#1.07a
Understand and be able to use the derivative of \(f(x)\) as the gradient of the tangent to the graph of \(y = f(x)\) at a general point \((x, y)\).
#1.07b
Understand and be able to use the gradient of the tangent at a point where \(x = a\) as:
1. the limit of the gradient of a chord as \(x\) tends to \(a\)
2. a rate of change of \(y\) with respect to \(x\).
Learners should be able to use the notation \(\dfrac{dy}{dx}\) to denote the rate of change of \(y\) with respect to \(x\).
Learners should be able to use the notations \(f'(x)\) and \(\dfrac{dy}{dx}\) and recognise their equivalence.
#1.07d
Understand and be able to find second derivatives.
Learners should be able to use the notations \(f''(x)\) and \(\dfrac{d^2y}{dx^2}\) and recognise their equivalence.
#1.07e
Understand and be able to use the second derivative as the rate of change of gradient.
e.g. For distinguishing between maximum and minimum points.
For the application to points of inflection, see 1.07f.
#1.07f
Understand and be able to use the second derivative in connection to convex and concave sections of curves and points of inflection.
In particular, learners should know that:
1. if \(f''(x) > 0\) on an interval, the function is convex in that interval;
2. if \(f''(x) < 0\) on an interval the function is concave in that interval;
3. if \(f''(x) = 0\) and the curve changes from concave to convex or vice versa there is a point of inflection.
#1.07g
Be able to show differentiation from first principles for small positive integer powers of \(x\).
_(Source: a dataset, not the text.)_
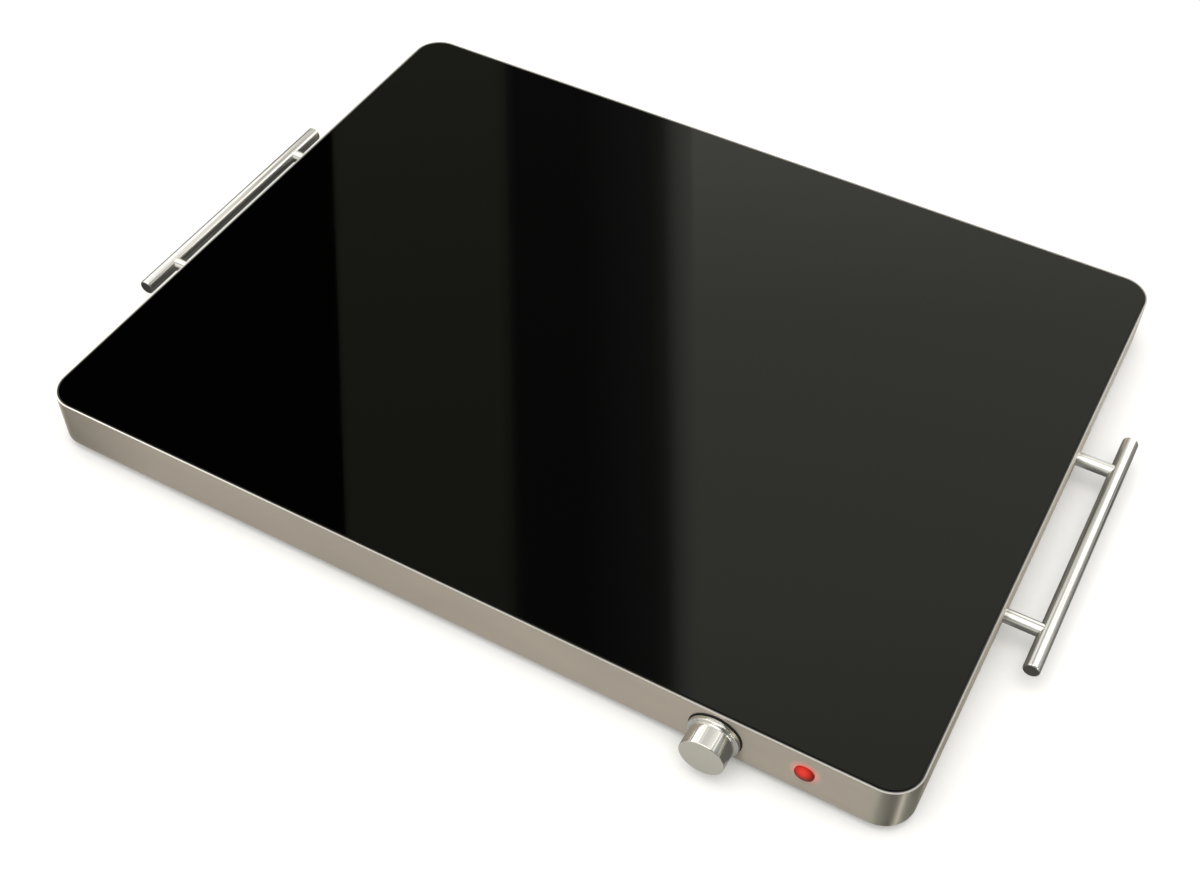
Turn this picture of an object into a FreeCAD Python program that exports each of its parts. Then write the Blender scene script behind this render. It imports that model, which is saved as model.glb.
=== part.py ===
import FreeCAD, Part
import math
import os

# Electric food warmer tray: black glass hot plate in a low stainless casing.
# Millimetres. +X right along the front wall, +Y to the back, +Z up.
# The origin is under the middle of the whole object, on the surface that it stands on.

V = FreeCAD.Vector
UP = V(0, 0, 1)
BACK = V(0, 1, 0)
RIGHT = V(1, 0, 0)

# Casing
tray_width = 650.0
tray_depth = 500.0
wall_height = 39.0
corner_radius = 22.0
least_corner = 1.0
wall_sheet = 1.2
flange_width = 14.0

# Clearances
snug = 0.1
running = 0.05
slack = 0.3

# Base plate and feet
foot_height = 5.0
foot_radius = 11.0
foot_taper = 1.5
foot_inset = 62.0
foot_recess_radius = 5.2
foot_recess_depth = 2.8
base_sheet = 1.0
base_inset = 3.0
slot_length = 46.0
slot_width = 4.0
slot_pitch = 14.0
slots_in_row = 9
slot_row_from_side = 175.0

# Glass, its seal and the frame under it
glass_thickness = 4.0
glass_proud = 0.3
glass_bevel = 0.5
seal_width = 1.0
seal_thickness = 0.8
seal_lap = 9.0
seal_recess = 0.5
ledge_sheet = 1.0
ledge_width = 12.0
ledge_leg = 3.5

# T-bar handles
bar_diameter = 11.5
bar_length = 220.0
bar_chamfer = 0.7
bar_stand_off = 28.9
bar_drop = 24.2
post_diameter = 10.0
post_inset = 33.0
handle_screw_radius = 2.5
handle_screw_grip = 7.5
handle_head_radius = 4.5
handle_head_height = 3.0
washer_radius = 7.5
washer_sheet = 1.2

# Knob
knob_from_right = 124.3
knob_drop = 20.9
knob_length = 19.0
knob_gap = 1.0
knob_radius = 15.2
knob_foot_radius = 17.6
knob_foot_height = 3.4
knob_face_wall = 3.0
knob_edge = 0.7
hub_radius = 8.0
hub_setback = 1.5
knob_hollow_radius = 14.2
knob_hollow_depth = 3.0
knob_seal_radius = 16.8
knob_seal_width = 2.2
knob_seal_sheet = 0.6

# Thermostat, with distances inward from the inner face of the front wall
spindle_radius = 3.0
spindle_flat = 1.0
spindle_tip_radius = 2.0
spindle_tip_length = 6.3
shoulder_radius = 4.2
shoulder_length = 1.6
bush_wall = 1.4
bush_proud = 0.4
bush_length = 4.1
bracket_sheet = 1.5
bracket_half_width = 17.0
bracket_half_height = 12.0
arm_half_height = 8.0
body_half_height = 11.5
body_length = 22.0
guide_length = 10.5
plunger_side = 7.6
plunger_length = 6.5
plunger_setback = 2.3
plunger_nose_radius = 1.5
plunger_nose_length = 3.7
plunger_bore_wall = 0.6
plunger_travel = 1.5
chamber_length = 7.5
chamber_wall = 2.9
chamber_half_height = 7.0
capsule_radius = 10.0
capsule_rim = 0.8
capsule_crown_radius = 8.0
blade_sheet = 0.8
blade_height = 6.3
blade_reach = 8.0
blade_lead = 1.0
leaf_sheet = 0.4
leaf_height = 5.0
leaf_end_gap = 1.2
contact_radius = 1.5
contact_height = 0.6
contact_gap = 0.6
contact_from_wall = 3.7
fixed_arm_reach = 6.2
thermostat_screw_pitch = 22.0
small_screw_radius = 1.5
small_head_radius = 2.7
small_head_height = 1.6
small_screw_grip = 1.5

# Pilot lamp
lamp_from_knob = 58.9
lamp_drop = 17.5
lens_radius = 6.5
lens_proud = 3.0
lens_dome = 1.3
lens_hollow = 0.9
lens_stem_radius = 4.9
lens_stem_length = 8.0
lens_wall = 1.0
holder_radius = 6.0
holder_length = 17.0
holder_end_wall = 2.0
nut_radius = 7.4
nut_sheet = 1.0
neon_radius = 2.4
neon_length = 11.0
neon_dome = 1.8
neon_end_gap = 1.0
lamp_tab_pitch = 6.0
lamp_tab_length = 5.0
lamp_tab_side = 1.0

# Mains inlet in the back wall
inlet_from_right = 125.0
inlet_rise = 19.5
inlet_flange_width = 50.0
inlet_flange_height = 22.0
inlet_flange = 2.5
inlet_flange_corner = 3.0
inlet_screw_length = 8.0
inlet_nut_height = 2.4
inlet_nut_flat = 2.75
inlet_body_width = 27.6
inlet_body_height = 19.8
inlet_depth = 19.5
inlet_wall = 1.8
inlet_end_wall = 3.0
inlet_bevel = 4.0
inlet_screw_pitch = 40.0
pin_width = 2.0
pin_height = 4.0
pin_pitch = 14.0
pin_recess = 3.5
pin_tab = 8.0
line_pin_drop = 2.0
earth_pin_rise = 4.0

# Heater
side_margin = 50.0
front_margin = 75.0
back_margin = 45.0
spreader_sheet = 1.5
spreader_corner = 14.0
cable_diameter = 3.5
cable_runs = 10
cable_inset = 15.0
cable_tail = 8.0
crimp_length = 12.0
mat_inset = 20.0
mat_thickness = 8.0
mat_corner = 8.0
mat_tray_sheet = 0.6

# Braces
brace_from_side = 175.0
brace_width = 20.0
brace_sheet = 1.2
brace_foot = 13.0

# Sensor and fuse under the spreader
bulb_diameter = 4.4
bulb_length = 65.0
bulb_from_knob = 60.7
fuse_length = 12.0
fuse_from_right = 59.0
fuse_from_back = 99.0
clip_sheet = 0.5
clip_length = 6.0
clip_foot = 3.0
clip_place = 10.0
capillary_diameter = 1.6

# Wiring on the base plate
lead_diameter = 2.6
arc_share = 0.45
block_from_right = 90.0
block_from_back = 62.0
block_length = 16.0
block_width = 22.0
block_height = 12.0
block_pole_pitch = 11.0
block_bore_radius = 3.2
block_bore_rise = 5.0
block_screw_pitch = 8.0
block_screw_drop = 0.5
driver_slot_width = 0.6
driver_slot_depth = 0.8
lane_pitch = 6.0
lane_from_right = 41.0
lane_clips = 3
lane_clip_first = 150.0
lane_clip_pitch = 100.0
lane_clip_length = 8.0
lane_clip_wall = 2.5
earth_from_inlet = 50.0
earth_from_back = 80.0
ring_radius = 4.5
ring_sheet = 0.8
ring_neck_width = 4.0
ring_neck_gap = 2.0
barrel_length = 7.0
barrel_wall = 0.7
barrel_core = 4.0
earth_screw_length = 3.6

# Small screws through sheet
tapping_radius = 1.75
tapping_length = 9.0
tapping_head_radius = 3.6
tapping_head_height = 1.8
cross_width = 1.0
cross_depth = 0.9
cross_share = 0.55
side_screw_from_corner = 100.0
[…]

In particular, learners should be able to use the definition
\(f'(x) = \lim\limits_{h→0} \Bigg(\dfrac{f(x+h) - f(x)}{h} \Bigg)\)
including the notation.
[Integer powers greater than 4 are excluded.]
#1.07h
Be able to show differentiation from first principles for \(\sin{x}\) and \(\cos{x}\).
#1.07i
Be able to differentiate \(x^n\), for rational values of \(n\), and related constant multiples, sums and differences.
#1.07j
Be able to differentiate \(e^{kx}\) and \(a^{kx}\), and related sums, differences and constant multiples.
#1.07k
Be able to differentiate \(\sin{kx}\), \(\cos{kx}\), \(\tan{kx}\) and related sums, differences and constant multiples.
#1.07l
Understand and be able to use the derivative of \(\ln{x}\).
#1.07m
Be able to apply differentiation to find the gradient at a point on a curve and the equations of tangents and normals to a curve.
#1.07n
Be able to apply differentiation to find and classify stationary points on a curve as either maxima or minima.
Classification may involve use of the second derivative or first derivative or other methods.
#1.07o
Be able to identify where functions are increasing or decreasing.
i.e. To be able to use the sign of \(\dfrac{dy}{dx}\) to determine whether the function is increasing or decreasing.
#1.07p
Be able to apply differentiation to find points of inflection on a curve.
In particular, learners should know that if a curve has a point of inflection at x then \(f''(x) = 0\) and there is a sign change in the second derivative on either side of \(x\); if also \(f'(x) = 0\) at that point, then the point of inflection is a stationary point, but if \(f'(x) \neq 0\) at that point, then the point of inflection is not a stationary point.
#1.07q
Be able to differentiate using the product rule and the quotient rule.
#1.07r
Be able to differentiate using the chain rule, including problems involving connected rates of change and inverse functions.
In particular, learners should be able to use the following relations:
\(\dfrac{dy}{dx} = 1 ÷ \dfrac{dx}{dy}\) and \(\dfrac{dy}{dx} = \dfrac{dy}{du} × \dfrac{du}{dx}\)
#1.07s
Be able to differentiate simple functions and relations defined implicitly or parametrically for the first derivative only.
They should be able to find the gradient at a point on a curve and to use this to find the equations of tangents and normals, and to solve associated problems.
Includes differentiation of functions defined in terms of a parameter using the chain rule.
#1.07t
Be able to construct simple differential equations in pure mathematics and in context (contexts may include kinematics, population growth and modelling the relationship between price and demand).